- **Problem**
Using the listing below, report all lines holding the word "return".

- **Supplied data**

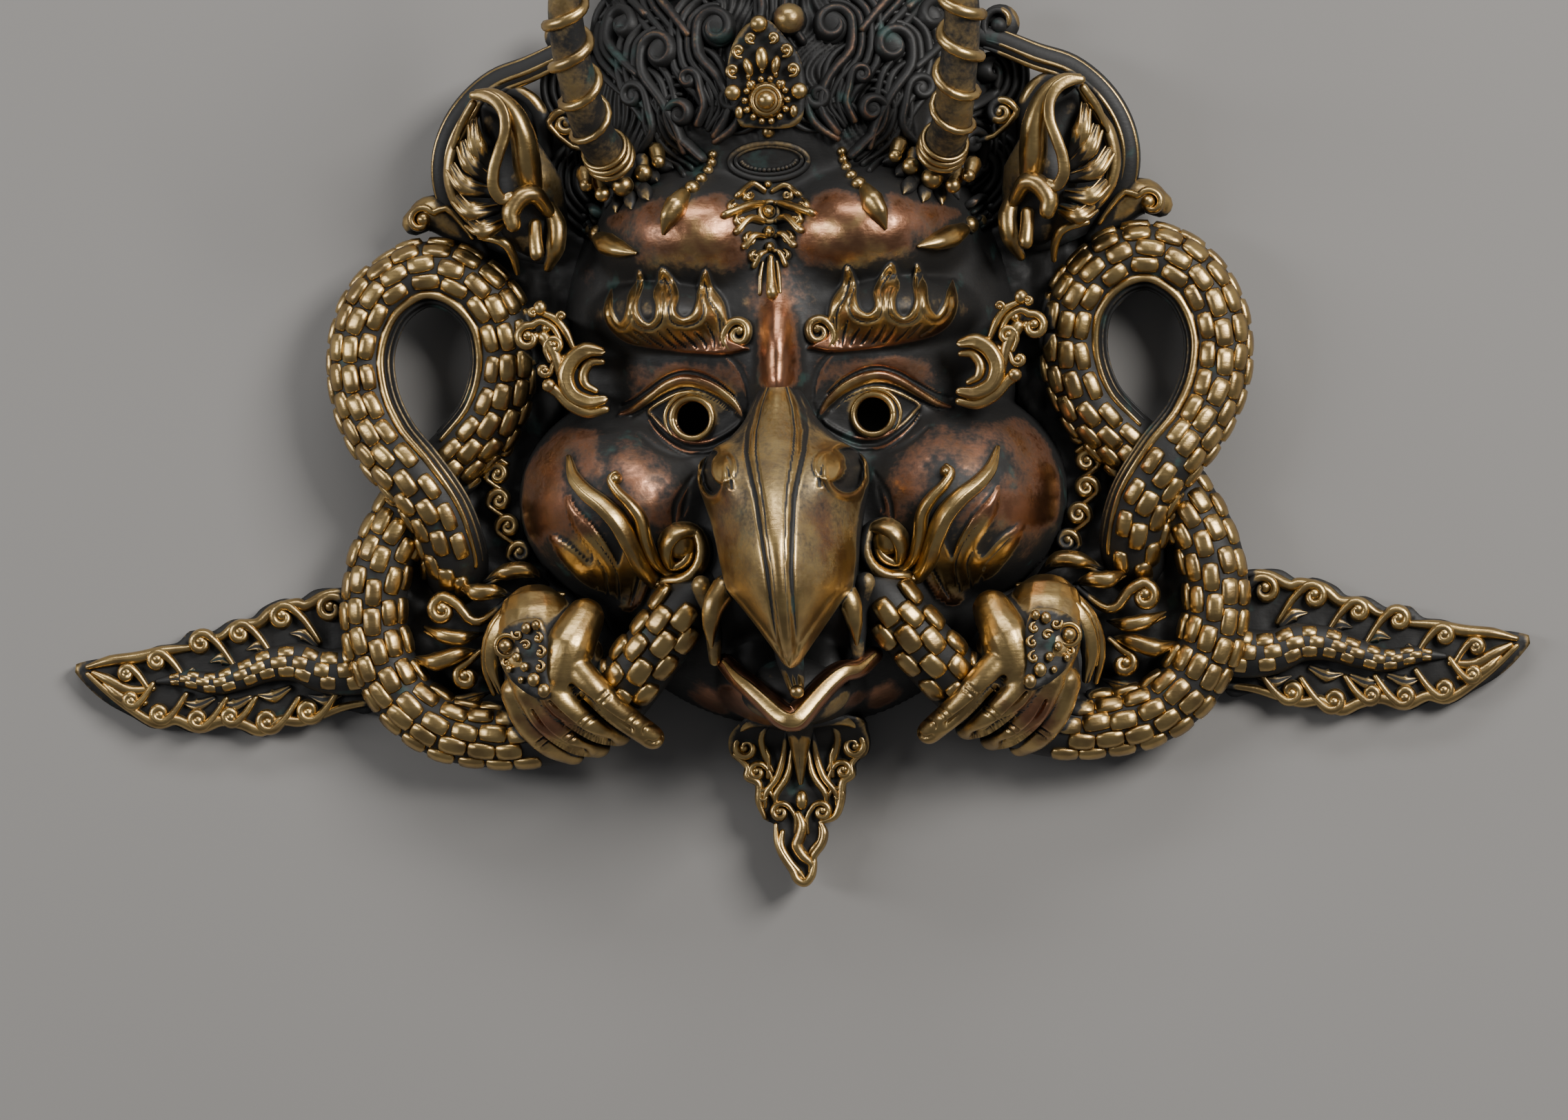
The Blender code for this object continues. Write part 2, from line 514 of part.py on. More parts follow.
def add_locks(shape):
    """Locks of hair that rise behind the jewels and end in scrolls and points."""
    scrolls = (
        ((22.0, 132.0), 6.8, 0.0, 1.1, ((19.0, 108.0), (22.0, 118.0), (28.0, 125.0))),
        ((42.0, 124.5), 6.8, 0.0, 1.1, ((34.0, 100.0), (40.0, 110.0), (48.0, 118.0))),
        ((36.0, 104.0), 5.2, 0.0, 1.1, ((30.0, 88.0), (38.0, 96.0))),
        ((17.0, 110.0), 4.8, 0.0, 1.1, ((27.0, 92.0), (22.0, 101.0))),
        ((12.0, 152.0), 6.0, 180.0, -1.1, ((10.0, 128.0), (5.0, 142.0))),
        ((34.0, 152.0), 6.2, 0.0, 1.1, ((34.0, 132.0), (41.0, 143.0))),
        ((52.0, 140.0), 5.6, 0.0, 1.1, ((50.0, 118.0), (57.0, 130.0))),
        ((22.0, 170.0), 5.4, 0.0, 1.1, ((22.0, 150.0), (28.0, 162.0))),
    )
    for centre, radius, start, turns, stem in scrolls:
        level = ground(centre[0], centre[1]) + 2.0
        disc(shape, centre, radius, level - 14.0, level - 1.0)
        curl(shape, centre, radius, start, turns, level, LOCK_RADIUS)
        last = (centre[0] + radius, centre[1]) if start == 0.0 else (centre[0] - radius, centre[1])
        draped(shape, stem + (last,), (LOCK_RADIUS * 1.2, LOCK_RADIUS), 1.5)
    strands = (
        ((4.0, 118.0), (3.0, 150.0), (1.0, CREST_TOP - 2.0)),
        ((14.0, 122.0), (16.0, 160.0), (10.0, CREST_TOP - 8.0)),
        ((28.0, 112.0), (32.0, 150.0), (25.0, CREST_TOP - 16.0)),
        ((46.0, 104.0), (48.0, 140.0), (41.0, CREST_TOP - 27.0)),
        ((60.0, 100.0), (62.0, 128.0), (58.0, CREST_TOP - 45.0)),
    )
    for foot, middle, tip in strands:
        route = []
        for place in smooth((foot, middle, tip), 6):
            route.append((place[0], place[1], max(ground(place[0], place[1]), 13.0)))
        tube(shape, route, (3.5, 5.0, 4.5, 1.2), sides=8, spans=1)


def beak_station(share):
    """Place along the beak: y, half width, ridge height and lip height."""
    stations = ((8.0, 5.0, 68.0, 58.0), (-4.0, 11.0, 78.0, 57.0), (-15.0, 17.0, 90.0, 57.0),
                (-30.0, 23.5, 103.0, 59.0), (-45.0, 21.5, 110.5, 64.0),
                (-58.0, 18.0, 112.0, 70.0), (-70.0, 10.5, 108.5, 76.0),
                (-80.0, 5.0, 101.0, 81.0), (-86.0, 2.2, 93.0, 83.0), (-88.0, 0.8, 88.0, 84.0))
    path = smooth(stations, 8)
    return path[int(round(share * (len(path) - 1)))]


def add_beak(shape):
    """Hooked upper beak, its ridge, nostril lobes, fangs, lower beak and tongue."""
    block = bmesh.new()
    bmesh.ops.create_grid(block, x_segments=12, y_segments=36, size=1.0)
    for vert in block.verts:
        across, share = vert.co.x, (1.0 - vert.co.y) / 2.0
        y, half, ridge, lip = beak_station(share)
        rise = (1.0 - abs(across) ** 1.7) ** 0.62 if abs(across) < 1.0 else 0.0
        vert.co = Vector((lean(y) + across * half, y, lip + (ridge - lip) * rise)) * MM
    rise = bmesh.ops.extrude_face_region(block, geom=block.faces[:])
    for item in rise["geom"]:
        if isinstance(item, bmesh.types.BMVert):
            y = item.co.y / MM
            drop = 4.0 if y < -62.0 else 26.0
            item.co.z = min(item.co.z, (80.0 if y < -62.0 else 56.0) * MM) - drop * MM
    bmesh.ops.recalc_face_normals(block, faces=block.faces)
    add_block(shape, block)
    ridge = []
    for step in range(12):
        y, _, top, _ = beak_station(step / 11.0)
        ridge.append((lean(y), y, top - 0.8))
    tube(shape, ridge, (BEAK_RIDGE_THICK * 1.6, BEAK_RIDGE_THICK, BEAK_RIDGE_THICK * 0.5))
    for side in (-1.0, 1.0):
        place = (side * NOSTRIL_X + lean(NOSTRIL_Y), NOSTRIL_Y, NOSTRIL_Z)
        ball(shape, place, (8.0, 11.5, 13.0), side * 12.0)
        lip = ((side * 24.0, -57.0, 66.0), (side * 18.0 + 1.0, -64.0, 71.0),
               (side * 10.0 + 2.0, -74.0, 77.0), (side * 2.0 + BEAK_LEAN, -86.0, 83.0))
        tube(shape, lip, (2.2, 2.4, 2.0, 1.4), sides=6)
        fang = ((side * 19.0 + 1.0, -60.0, 68.0), (side * 22.5 + 1.5, -72.0, 69.0),
                (side * 24.0 + 1.5, -84.0, 63.0))
        tube(shape, fang, (FANG_RADIUS, FANG_RADIUS * 0.8, 0.9), sides=8)
        jaw = ((side * 28.0 + 2.0, -90.0, 56.0), (side * 15.0 + 2.5, -92.5, 62.0),
               (side * 9.0 + 3.0, -99.0, 68.0), (BEAK_LEAN, -107.5, 74.0))
        tube(shape, jaw, (2.6, 3.2, 3.4, 3.0), sides=8)
    ball(shape, (BEAK_LEAN, -99.0, 52.0), (17.0, 11.0, 19.0))
    tongue = ((2.0, -76.0, 50.0), (3.0, -88.0, 58.0), (BEAK_LEAN + 1.0, -97.0, 72.0))
    tube(shape, tongue, (5.0, 4.0, 2.4), sides=8)


def add_chin_ornament(shape):
    """Leaf that hangs under the chin, with two pairs of scrolls and a flame tip."""
    at = CHIN_LEAN
    half = ((16.0, -104.0), (24.0, -114.0), (18.0, -124.0), (13.5, -133.0), (9.0, -144.0),
            (8.0, -152.0))
    right = [(at + x, y) for x, y in half]
    left = [(at - x, y) for x, y in reversed(half)]
    plate(shape, right + [(at + 1.0, CHIN_TIP + 1.0)] + left, 8.0, 17.0)
    for side in (-1.0, 1.0):
        for x, y, radius in ((19.0, -115.5, 5.6), (13.5, -125.0, 4.6), (7.0, -138.0, 4.8)):
            centre = (at + side * x, y)
            disc(shape, centre, radius + 1.0, 9.0, 17.0)
            curl(shape, centre, radius, 90.0, -side, 18.5, 1.7)
        rib = ((at + side * 4.0, -110.0, 22.0), (at + side * 6.0, -122.0, 20.0),
               (at + side * 12.0, -133.0, 18.5))
        tube(shape, rib, (2.4, 2.2, 1.6), sides=6)
    tube(shape, ((at, -98.0, 30.0), (at, -112.0, 21.0), (at, -130.0, 19.0)), (8.0, 4.0, 2.6))
    ball(shape, (at, -135.0, 19.0), (3.0, 4.4, 3.4))
    tube(shape, ((at, -140.0, 16.0), (at - 3.5, -149.0, 17.0), (at + 1.0, -156.0, 17.0),
                 (at + 0.5, CHIN_TIP, 13.0)), (2.4, 3.4, 3.2, 1.6), sides=8)


def add_brow_jewels(shape):
    """Jewels on the middle line: drop on the brow, beaded oval and the flower of the crown."""
    draped(shape, ((0.0, 79.0), (0.0, 62.0), (0.0, 47.0)), (4.6, 4.2, 3.2, 1.8), 1.0)
    ball(shape, (0.0, 69.5, ground(0.0, 69.5) + 4.0), (4.4, 4.4, 3.6))
    for side in (-1.0, 1.0):
        for foot_y, tip_x, tip_y in ((72.0, 16.0, 76.0), (68.0, 18.0, 67.5), (64.0, 12.0, 61.0),
                                     (58.0, 8.0, 54.0)):
            route = ((side * 2.0, foot_y), (side * tip_x * 0.6, (foot_y + tip_y) / 2.0 + 2.0),
                     (side * tip_x, tip_y))
            draped(shape, route, (2.6, 2.4, 2.0), 1.2)
    oval = []
    for step in range(21):
        angle = step * math.tau / 20.0
        oval.append((15.0 * math.cos(angle), 87.0 + 6.5 * math.sin(angle)))
    draped(shape, oval, (2.0,), 1.0, 1)
    level = ground(0.0, 108.0) + 4.0
    disc(shape, (0.0, 108.0), 9.0, level - 16.0, level)
    ball(shape, (0.0, 108.0, level), (5.0, 5.0, 4.6))
    for step in range(14):
        angle = step * math.tau / 14.0
        ball(shape, (7.6 * math.cos(angle), 108.0 + 7.6 * math.sin(angle), level), (1.8, 1.8, 2.0))
    plate(shape, ((11.0, 112.0), (11.5, 120.0), (8.0, 128.0), (3.0, 134.0), (-3.0, 134.0),
                  (-8.0, 128.0), (-11.5, 120.0), (-11.0, 112.0)), level - 16.0, level - 2.0)
    for tip_x, tip_y, thick in ((0.0, 125.0, 2.6), (-5.5, 121.0, 2.0), (5.5, 121.0, 2.0)):
        foot = (tip_x * 0.7, 116.5, level)
        tube(shape, (foot, (tip_x, tip_y, level + 1.0)), (thick * 0.7, thick), sides=8)
    for side in (-1.0, 1.0):
        for x, y in ((10.0, 118.5), (8.0, 125.5), (4.0, 130.5), (11.5, 111.0)):
            ball(shape, (side * x, y, level - 1.0), (2.8, 2.8, 2.6))
    ball(shape, (0.0, 134.5, level - 1.0), (3.4, 3.4, 3.4))


def build_outer():
    """Everything that shows, as closed shapes that overlap."""
    half = bmesh.new()
    for add in (add_side_plate, add_serpent, add_tail, add_hand, add_foliage, add_plume, add_ear,
                add_horn, add_drops, add_locks, add_eye, add_brow, add_cheek_scrolls,
                add_temple_ornament):
        add(half)
    mirror_half(half)
    head = field(head_height, (-105.0, -116.0), (105.0, CREST_TOP + 4.0), FIELD_STEP,
                 -SUNK - 2.0, -SUNK)
    add_block(half, head)
    for add in (add_beak, add_chin_ornament, add_brow_jewels):
        add(half)
    return half


def hollow_height(x, y):
    """Height of the inside: the head with a full wall taken off in every direction."""
    inner = head_height(x, y) - WALL
    for share in (0.5, 0.87, 1.0):
        reach = WALL * share
        drop = WALL * math.sqrt(1.0 - share * share)
        for step in range(12):
            angle = step * math.tau / 12.0
            near = head_height(x + reach * math.cos(angle), y + reach * math.sin(angle))
            inner = np.minimum(inner, near - drop)
    return inner


def make_object(name, shape, middle_y):
    """Object from a mesh, with the mask's own middle at the origin."""
    bmesh.ops.translate(shape, vec=(0.0, -middle_y * MM, 0.0), verts=shape.verts)
    mesh = bpy.data.meshes.new(name)
    shape.to_mesh(mesh)
    shape.free()
    thing = bpy.data.objects.new(name, mesh)
    bpy.context.scene.collection.objects.link(thing)
    return thing


def make_cutter(name, shape, middle_y):
    """Object that only cuts another one."""
    thing = make_object(name, shape, middle_y)
    thing.hide_render = True
    thing.display_type = "WIRE"
    return thing


def cut(thing, cutter):
    """Take the cutter out of the thing."""
    modifier = thing.modifiers.new(cutter.name, "BOOLEAN")
    modifier.operation = "DIFFERENCE"
    modifier.solver = "EXACT"
    modifier.object = cutter


def build_holes():
    """Bars for the eye holes and blind pits for the nostrils."""
    shape = bmesh.new()
    for side in (-1.0, 1.0):
        disc(shape, (side * EYE_X, EYE_Y), EYE_HOLE_RADIUS, -SUNK, 100.0)
        place = (side * NOSTRIL_PIT_X + lean(NOSTRIL_PIT_Y), NOSTRIL_PIT_Y, NOSTRIL_PIT_Z)
        reach = (NOSTRIL_PIT_HALF, NOSTRIL_PIT_LENGTH, NOSTRIL_PIT_DEPTH)
        ball(shape, place, reach, side * NOSTRIL_PIT_TURN, 2)
    return shape


def build_ground():
    """Block under the back rim, which leaves the mask flat to lie on."""
    shape = bmesh.new()
    size = Matrix.Diagonal((0.7, 0.6, 0.04, 1.0))
    place = Matrix.Translation((0.0, 0.0, -0.02))
    bmesh.ops.create_cube(shape, size=1.0, matrix=place @ size)
    return shape


def main():
    """Model the mask as one casting."""
    clear_scene()
    outer = build_outer()
    middle_y = (max(v.co.y for v in outer.verts) + min(v.co.y for v in outer.verts)) / 2.0 / MM
    mask = make_object("mask", outer, middle_y)
    remesh = mask.modifiers.new("one skin", "REMESH")
    remesh.mode = "VOXEL"
    remesh.voxel_size = VOXEL * MM
    graph = bpy.context.evaluated_depsgraph_get()
    skin = mask.evaluated_get(graph).to_mesh()
    triangles = sum(len(face.vertices) - 2 for face in skin.polygons)
    fewer = mask.modifiers.new("faceted", "DECIMATE")
    fewer.ratio = OUTER_TRIANGLES / triangles
    fewer.use_collapse_triangulate = True
    foot, head = (-CORE_HALF_WIDTH, CORE_FOOT), (CORE_HALF_WIDTH, CREST_TOP)
    core = field(hollow_height, foot, head, CORE_STEP, -SUNK, 3.0)
    cut(mask, make_cutter("under the rim", build_ground(), 0.0))
    cut(mask, make_cutter("core", core, middle_y))
    cut(mask, make_cutter("holes", build_holes(), middle_y))
    mask.data.materials.append(copper_material("copper alloy"))


main()
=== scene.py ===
"""Looks of a cast copper-alloy garuda mask with horns, ears, hands, serpents and tail fins.

Places are in millimetres on the mask: x to the viewer's right, y up from the line of the eyes,
z out of the flat back rim. Ornament is drawn as the camera sees it, and Sight turns each such
place into the true one on the ground that carries it. The left half mirrors the right one.
"""

import logging
import math
from abc import ABC, abstractmethod
from dataclasses import dataclass, field
from enum import Enum
from typing import Callable, Sequence

import bmesh
import bpy
import numpy as np
from mathutils import Matrix, Vector


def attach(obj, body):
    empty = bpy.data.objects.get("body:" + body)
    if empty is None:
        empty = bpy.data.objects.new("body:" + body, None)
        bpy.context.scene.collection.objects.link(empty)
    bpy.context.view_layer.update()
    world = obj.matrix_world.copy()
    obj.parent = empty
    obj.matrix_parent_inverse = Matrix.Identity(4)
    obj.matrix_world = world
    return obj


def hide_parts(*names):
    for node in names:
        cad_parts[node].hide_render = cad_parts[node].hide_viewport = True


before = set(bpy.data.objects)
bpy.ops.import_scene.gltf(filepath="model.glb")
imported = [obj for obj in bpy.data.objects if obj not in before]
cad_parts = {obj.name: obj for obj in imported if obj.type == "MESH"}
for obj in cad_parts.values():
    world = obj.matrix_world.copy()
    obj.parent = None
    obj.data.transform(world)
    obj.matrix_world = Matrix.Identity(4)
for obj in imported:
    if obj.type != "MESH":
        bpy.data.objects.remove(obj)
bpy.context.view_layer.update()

LOG = logging.getLogger("garuda mask")

# One millimetre in the frame's metres
MM = 0.001
# Height of the row frame's origin over the line of the eyes
MIDDLE_Y = 15.1
# Distance under which two points of a mesh are one
WELD = 0.0001
# Direction out of the face
UP = (0.0, 0.0, 1.0)
# The viewer's right half, then the left one
SIDES = (1.0, -1.0)

Numbers = np.ndarray
Route = Sequence[Sequence[float]]
Colour = tuple[float, float, float]
Span = Sequence[float]
Verts = Sequence[bmesh.types.BMVert]
Socket = bpy.types.NodeSocket
HeightOf = Callable[[Numbers, Numbers], Numbers]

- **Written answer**
    return path[int(round(share * (len(path) - 1)))]
    return half
    return inner
    return thing
    return thing
    return shape
    return shape
    return obj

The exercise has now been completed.